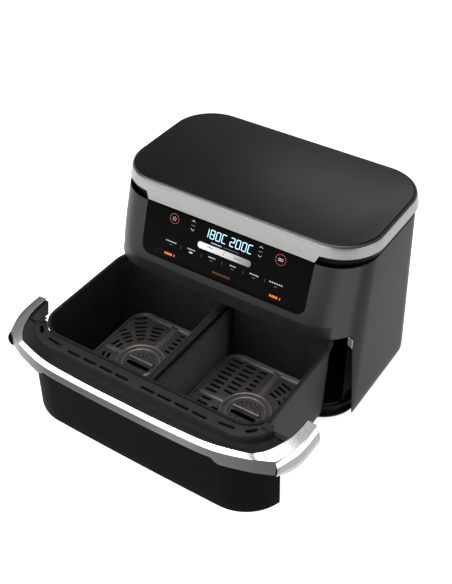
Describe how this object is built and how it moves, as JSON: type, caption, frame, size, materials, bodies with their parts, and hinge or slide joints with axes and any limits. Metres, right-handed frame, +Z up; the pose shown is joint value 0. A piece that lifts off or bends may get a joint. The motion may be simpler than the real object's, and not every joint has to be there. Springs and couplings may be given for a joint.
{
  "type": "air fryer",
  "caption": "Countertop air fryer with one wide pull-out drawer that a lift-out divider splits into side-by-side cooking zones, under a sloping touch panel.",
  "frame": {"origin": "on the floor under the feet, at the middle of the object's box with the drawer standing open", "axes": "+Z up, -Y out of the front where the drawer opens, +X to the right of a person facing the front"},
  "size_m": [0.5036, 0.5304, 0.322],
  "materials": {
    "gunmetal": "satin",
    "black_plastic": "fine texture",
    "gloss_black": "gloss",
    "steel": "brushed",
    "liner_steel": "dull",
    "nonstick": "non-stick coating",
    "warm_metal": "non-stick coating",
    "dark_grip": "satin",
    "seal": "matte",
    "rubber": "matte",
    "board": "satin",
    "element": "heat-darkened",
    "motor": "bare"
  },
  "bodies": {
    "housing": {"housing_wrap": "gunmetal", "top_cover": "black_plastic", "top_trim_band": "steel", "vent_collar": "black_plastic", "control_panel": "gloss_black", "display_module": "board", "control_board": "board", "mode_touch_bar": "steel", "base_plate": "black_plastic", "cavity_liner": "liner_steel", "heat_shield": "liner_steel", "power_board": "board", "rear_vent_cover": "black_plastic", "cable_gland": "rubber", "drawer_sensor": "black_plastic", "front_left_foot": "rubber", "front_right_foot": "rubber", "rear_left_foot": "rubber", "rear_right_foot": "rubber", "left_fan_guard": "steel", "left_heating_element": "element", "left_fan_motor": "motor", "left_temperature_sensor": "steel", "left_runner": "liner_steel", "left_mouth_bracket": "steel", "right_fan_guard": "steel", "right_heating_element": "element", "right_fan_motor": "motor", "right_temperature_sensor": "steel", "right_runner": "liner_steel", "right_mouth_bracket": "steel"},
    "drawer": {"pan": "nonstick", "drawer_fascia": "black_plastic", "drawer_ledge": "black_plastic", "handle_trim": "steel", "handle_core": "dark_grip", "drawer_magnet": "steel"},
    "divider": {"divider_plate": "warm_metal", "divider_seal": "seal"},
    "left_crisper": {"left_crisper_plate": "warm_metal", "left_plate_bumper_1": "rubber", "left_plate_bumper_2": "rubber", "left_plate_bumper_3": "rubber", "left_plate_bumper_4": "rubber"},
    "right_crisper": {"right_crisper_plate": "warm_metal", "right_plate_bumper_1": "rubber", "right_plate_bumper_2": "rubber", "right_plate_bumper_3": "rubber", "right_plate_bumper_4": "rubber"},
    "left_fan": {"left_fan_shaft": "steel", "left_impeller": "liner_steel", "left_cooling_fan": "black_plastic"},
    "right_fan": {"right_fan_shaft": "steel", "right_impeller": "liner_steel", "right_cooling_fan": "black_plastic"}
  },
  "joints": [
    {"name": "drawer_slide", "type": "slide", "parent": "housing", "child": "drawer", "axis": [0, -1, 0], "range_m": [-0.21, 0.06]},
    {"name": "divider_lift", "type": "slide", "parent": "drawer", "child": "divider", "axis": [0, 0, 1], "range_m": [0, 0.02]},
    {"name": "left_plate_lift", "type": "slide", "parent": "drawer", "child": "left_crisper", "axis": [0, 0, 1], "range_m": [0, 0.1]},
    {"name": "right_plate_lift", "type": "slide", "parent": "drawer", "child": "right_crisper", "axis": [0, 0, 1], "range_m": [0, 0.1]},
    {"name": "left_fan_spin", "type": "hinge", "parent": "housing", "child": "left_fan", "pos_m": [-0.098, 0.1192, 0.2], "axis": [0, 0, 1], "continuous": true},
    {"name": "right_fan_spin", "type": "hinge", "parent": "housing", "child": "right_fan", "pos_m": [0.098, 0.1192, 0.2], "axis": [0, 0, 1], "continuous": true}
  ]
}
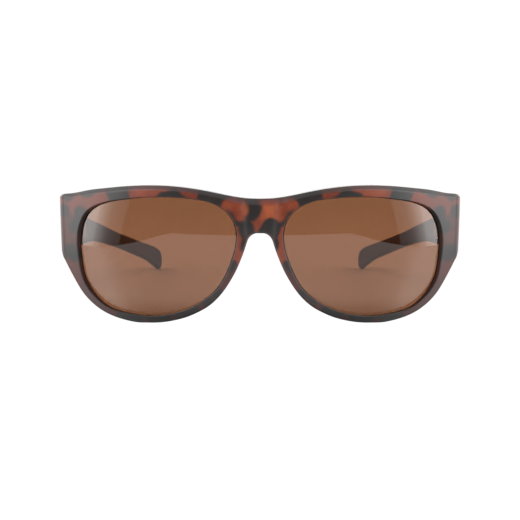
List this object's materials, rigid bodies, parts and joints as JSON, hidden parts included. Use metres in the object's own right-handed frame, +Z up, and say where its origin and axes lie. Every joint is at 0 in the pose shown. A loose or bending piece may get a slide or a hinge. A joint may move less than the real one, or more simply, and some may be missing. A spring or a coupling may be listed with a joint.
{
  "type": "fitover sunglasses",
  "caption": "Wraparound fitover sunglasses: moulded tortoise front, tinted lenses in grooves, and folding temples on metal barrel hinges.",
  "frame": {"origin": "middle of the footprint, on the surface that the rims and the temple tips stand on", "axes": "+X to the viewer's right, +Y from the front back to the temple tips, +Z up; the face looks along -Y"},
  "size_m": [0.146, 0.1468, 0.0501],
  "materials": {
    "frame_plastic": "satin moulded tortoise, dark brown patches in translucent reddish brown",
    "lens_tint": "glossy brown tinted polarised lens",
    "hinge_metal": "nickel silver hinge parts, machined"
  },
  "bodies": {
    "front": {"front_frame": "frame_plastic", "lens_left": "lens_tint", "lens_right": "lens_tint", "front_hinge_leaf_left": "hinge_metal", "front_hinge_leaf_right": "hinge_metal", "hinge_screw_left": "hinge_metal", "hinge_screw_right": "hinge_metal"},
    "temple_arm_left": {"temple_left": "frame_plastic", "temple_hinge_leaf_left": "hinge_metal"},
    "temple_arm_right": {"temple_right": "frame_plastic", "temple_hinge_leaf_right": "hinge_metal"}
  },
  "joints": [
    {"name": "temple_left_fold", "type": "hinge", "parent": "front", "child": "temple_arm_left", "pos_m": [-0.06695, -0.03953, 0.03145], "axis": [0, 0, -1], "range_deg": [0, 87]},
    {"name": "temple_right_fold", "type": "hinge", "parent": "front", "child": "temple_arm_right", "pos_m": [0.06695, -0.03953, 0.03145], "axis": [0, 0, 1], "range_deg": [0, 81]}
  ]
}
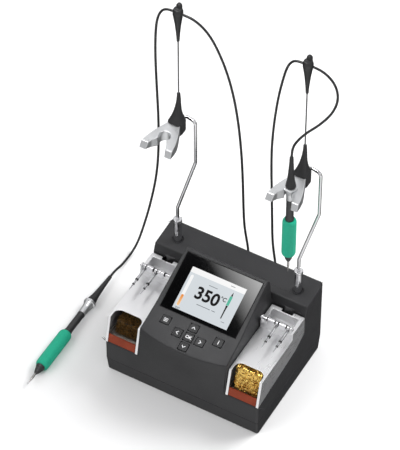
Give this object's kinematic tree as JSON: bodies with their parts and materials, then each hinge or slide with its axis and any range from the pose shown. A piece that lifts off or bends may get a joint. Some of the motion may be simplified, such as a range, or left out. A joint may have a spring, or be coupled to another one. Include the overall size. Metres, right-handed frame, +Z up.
● ● ● ● ● ● ●
**EXERCISE:**
All of the lines above must be returned exactly.

**WRITTEN REPLY:**
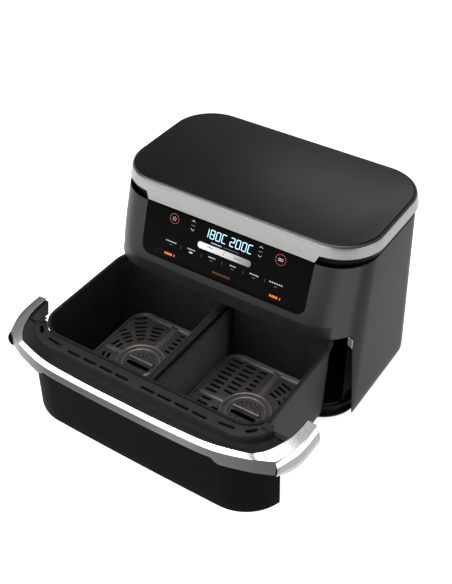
Describe how this object is built and how it moves, as JSON: type, caption, frame, size, materials, bodies with their parts, and hinge or slide joints with axes and any limits. Metres, right-handed frame, +Z up; the pose shown is joint value 0. A piece that lifts off or bends may get a joint. The motion may be simpler than the real object's, and not every joint has to be there. Springs and couplings may be given for a joint.
{
  "type": "air fryer",
  "caption": "Countertop air fryer with one wide pull-out drawer that a lift-out divider splits into side-by-side cooking zones, under a sloping touch panel.",
  "frame": {"origin": "on the floor under the feet, at the middle of the object's box with the drawer standing open", "axes": "+Z up, -Y out of the front where the drawer opens, +X to the right of a person facing the front"},
  "size_m": [0.5036, 0.5304, 0.322],
  "materials": {
    "gunmetal": "satin",
    "black_plastic": "fine texture",
    "gloss_black": "gloss",
    "steel": "brushed",
    "liner_steel": "dull",
    "nonstick": "non-stick coating",
    "warm_metal": "non-stick coating",
    "dark_grip": "satin",
    "seal": "matte",
    "rubber": "matte",
    "board": "satin",
    "element": "heat-darkened",
    "motor": "bare"
  },
  "bodies": {
    "housing": {"housing_wrap": "gunmetal", "top_cover": "black_plastic", "top_trim_band": "steel", "vent_collar": "black_plastic", "control_panel": "gloss_black", "display_module": "board", "control_board": "board", "mode_touch_bar": "steel", "base_plate": "black_plastic", "cavity_liner": "liner_steel", "heat_shield": "liner_steel", "power_board": "board", "rear_vent_cover": "black_plastic", "cable_gland": "rubber", "drawer_sensor": "black_plastic", "front_left_foot": "rubber", "front_right_foot": "rubber", "rear_left_foot": "rubber", "rear_right_foot": "rubber", "left_fan_guard": "steel", "left_heating_element": "element", "left_fan_motor": "motor", "left_temperature_sensor": "steel", "left_runner": "liner_steel", "left_mouth_bracket": "steel", "right_fan_guard": "steel", "right_heating_element": "element", "right_fan_motor": "motor", "right_temperature_sensor": "steel", "right_runner": "liner_steel", "right_mouth_bracket": "steel"},
    "drawer": {"pan": "nonstick", "drawer_fascia": "black_plastic", "drawer_ledge": "black_plastic", "handle_trim": "steel", "handle_core": "dark_grip", "drawer_magnet": "steel"},
    "divider": {"divider_plate": "warm_metal", "divider_seal": "seal"},
    "left_crisper": {"left_crisper_plate": "warm_metal", "left_plate_bumper_1": "rubber", "left_plate_bumper_2": "rubber", "left_plate_bumper_3": "rubber", "left_plate_bumper_4": "rubber"},
    "right_crisper": {"right_crisper_plate": "warm_metal", "right_plate_bumper_1": "rubber", "right_plate_bumper_2": "rubber", "right_plate_bumper_3": "rubber", "right_plate_bumper_4": "rubber"},
    "left_fan": {"left_fan_shaft": "steel", "left_impeller": "liner_steel", "left_cooling_fan": "black_plastic"},
    "right_fan": {"right_fan_shaft": "steel", "right_impeller": "liner_steel", "right_cooling_fan": "black_plastic"}
  },
  "joints": [
    {"name": "drawer_slide", "type": "slide", "parent": "housing", "child": "drawer", "axis": [0, -1, 0], "range_m": [-0.21, 0.06]},
    {"name": "divider_lift", "type": "slide", "parent": "drawer", "child": "divider", "axis": [0, 0, 1], "range_m": [0, 0.02]},
    {"name": "left_plate_lift", "type": "slide", "parent": "drawer", "child": "left_crisper", "axis": [0, 0, 1], "range_m": [0, 0.1]},
    {"name": "right_plate_lift", "type": "slide", "parent": "drawer", "child": "right_crisper", "axis": [0, 0, 1], "range_m": [0, 0.1]},
    {"name": "left_fan_spin", "type": "hinge", "parent": "housing", "child": "left_fan", "pos_m": [-0.098, 0.1192, 0.2], "axis": [0, 0, 1], "continuous": true},
    {"name": "right_fan_spin", "type": "hinge", "parent": "housing", "child": "right_fan", "pos_m": [0.098, 0.1192, 0.2], "axis": [0, 0, 1], "continuous": true}
  ]
}
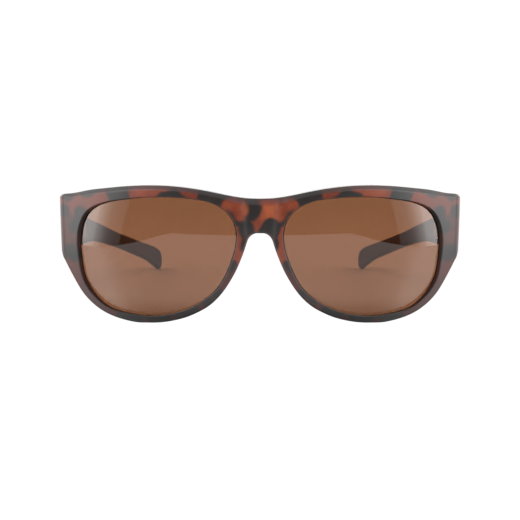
List this object's materials, rigid bodies, parts and joints as JSON, hidden parts included. Use metres in the object's own right-handed frame, +Z up, and say where its origin and axes lie. Every joint is at 0 in the pose shown. A loose or bending piece may get a slide or a hinge. A joint may move less than the real one, or more simply, and some may be missing. A spring or a coupling may be listed with a joint.
{
  "type": "fitover sunglasses",
  "caption": "Wraparound fitover sunglasses: moulded tortoise front, tinted lenses in grooves, and folding temples on metal barrel hinges.",
  "frame": {"origin": "middle of the footprint, on the surface that the rims and the temple tips stand on", "axes": "+X to the viewer's right, +Y from the front back to the temple tips, +Z up; the face looks along -Y"},
  "size_m": [0.146, 0.1468, 0.0501],
  "materials": {
    "frame_plastic": "satin moulded tortoise, dark brown patches in translucent reddish brown",
    "lens_tint": "glossy brown tinted polarised lens",
    "hinge_metal": "nickel silver hinge parts, machined"
  },
  "bodies": {
    "front": {"front_frame": "frame_plastic", "lens_left": "lens_tint", "lens_right": "lens_tint", "front_hinge_leaf_left": "hinge_metal", "front_hinge_leaf_right": "hinge_metal", "hinge_screw_left": "hinge_metal", "hinge_screw_right": "hinge_metal"},
    "temple_arm_left": {"temple_left": "frame_plastic", "temple_hinge_leaf_left": "hinge_metal"},
    "temple_arm_right": {"temple_right": "frame_plastic", "temple_hinge_leaf_right": "hinge_metal"}
  },
  "joints": [
    {"name": "temple_left_fold", "type": "hinge", "parent": "front", "child": "temple_arm_left", "pos_m": [-0.06695, -0.03953, 0.03145], "axis": [0, 0, -1], "range_deg": [0, 87]},
    {"name": "temple_right_fold", "type": "hinge", "parent": "front", "child": "temple_arm_right", "pos_m": [0.06695, -0.03953, 0.03145], "axis": [0, 0, 1], "range_deg": [0, 81]}
  ]
}
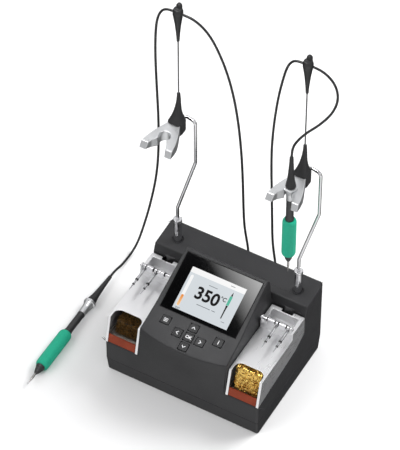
Give this object's kinematic tree as JSON: bodies with their parts and materials, then each hinge or slide with its axis and any range from the pose shown. A piece that lifts off or bends may get a joint. Some of the motion may be simplified, such as a range, or left out. A joint may have a spring, or be coupled to another one. Include the overall size. Metres, right-handed frame, +Z up.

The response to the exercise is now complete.